FWIW I've heard enough people admit to this practice, and enough secondhand accounts which I consider reliable, that I think it's *extremely* common, and not just in blog posts. I've also had many different people comment on my work asking me to add academic citations (not asking for support of a specific point they thought needed justification; just asking for academic citations in general), so I can see where the temptation to do this would come from.

Oh man, so much this. I feel like much of the differences that show up between how much different groups respect the writing of different authors comes down to differences in what is an acceptable justification to provide for how you know something and how you came to know it. For examples, one of the things I hated about working as a mathematician was that publications explicitly want you to cut out most of the explanation of how you figured something out and just stick to the minimum necessary description. There's something elegant about doing that, but it also works against helping people develop their mathematical intuitions such that they can follow after you or know why what you're doing might matter.

See also: 7 Great Examples of Scientific Discoveries Made in Dreams

(A pop-sci article... I'd love to see a more careful study of the origins of scientific discoveries.)

The title of the post would be more accurate as 'on hiding the source of ideas'.

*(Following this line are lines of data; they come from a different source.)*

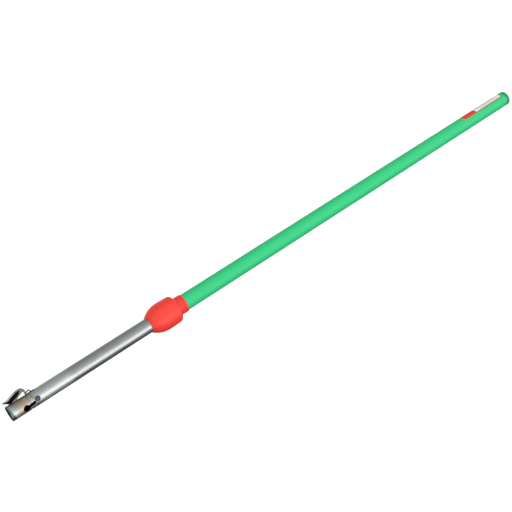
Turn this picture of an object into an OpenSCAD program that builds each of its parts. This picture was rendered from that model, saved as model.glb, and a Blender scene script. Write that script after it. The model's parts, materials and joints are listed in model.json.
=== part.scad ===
// Telescopic extension pole for a paint roller, lying along X.
// The origin is the centre of the handle socket's mouth, +X runs to the grip
// end, and +Z points at the latch lever.

/* [Tubes] */
// Outside diameter of the steel inner tube
inner_d = 22; // [21.5:0.1:22.3]
// Wall of the steel inner tube
inner_wall = 0.9; // [0.8:0.05:1]
// Length of the inner tube
inner_len = 800; // [760:5:850]
// Outside diameter of the coated outer tube
outer_d = 25; // [25:0.1:25.4]
// Wall of the steel core of the outer tube
core_wall = 0.5; // [0.4:0.05:0.6]
// Thickness of the green plastic coating
coat = 0.4; // [0.3:0.05:0.5]
// Length of the outer tube
outer_len = 720; // [715:1:800]

/* [Handle socket] */
// Depth of the socket, up to the rolled stop bead
socket_depth = 27.6; // [26:0.2:27.6]
// How far the bead stands into the bore
bead_depth = 0.6; // [0.4:0.1:0.8]
// Diameter of the round end of the keyhole
keyhole_d = 9.5; // [8:0.25:10]
// Width of the narrow end of the keyhole
keyhole_slot_w = 4.2; // [3:0.2:4.6]
// Angle of the keyhole below the side of the tube
keyhole_tilt = 18; // [14:1:20]
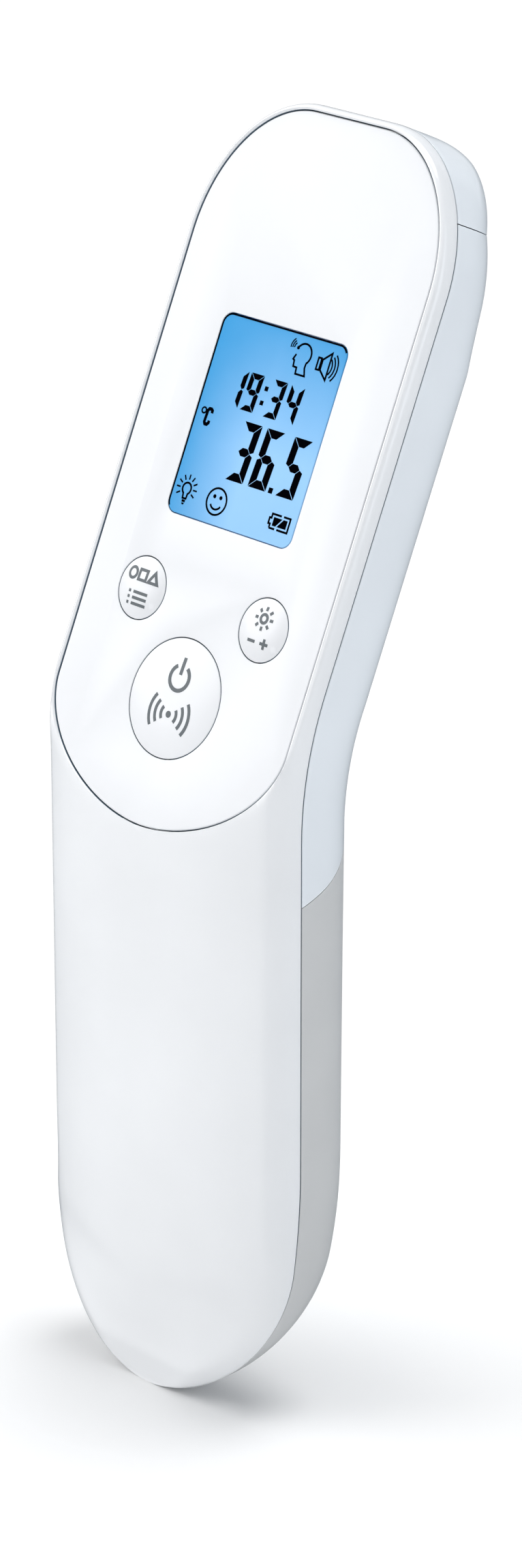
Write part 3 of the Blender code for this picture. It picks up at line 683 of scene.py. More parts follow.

Some phases used in the past to let info. consumers know that it wasn't all just working in the library/hard thinking/research that inspired include:

  • "altered state of consciousness"
  • "I had an insight"
  • "It came to me when (insert acceptable close description - 'I was in the desert' is better than 'off my face at event X').

The details aren't really important if you leave some crumbs. Other people will find there own way to their own discoveries/ideas though various means.

If your ideas stand up to scrutiny - to become accepted knowledge - then what triggered them doesn't matter to the idea. But it would be good if there wasn't a need to hide some of ourselves so much - an interesting post.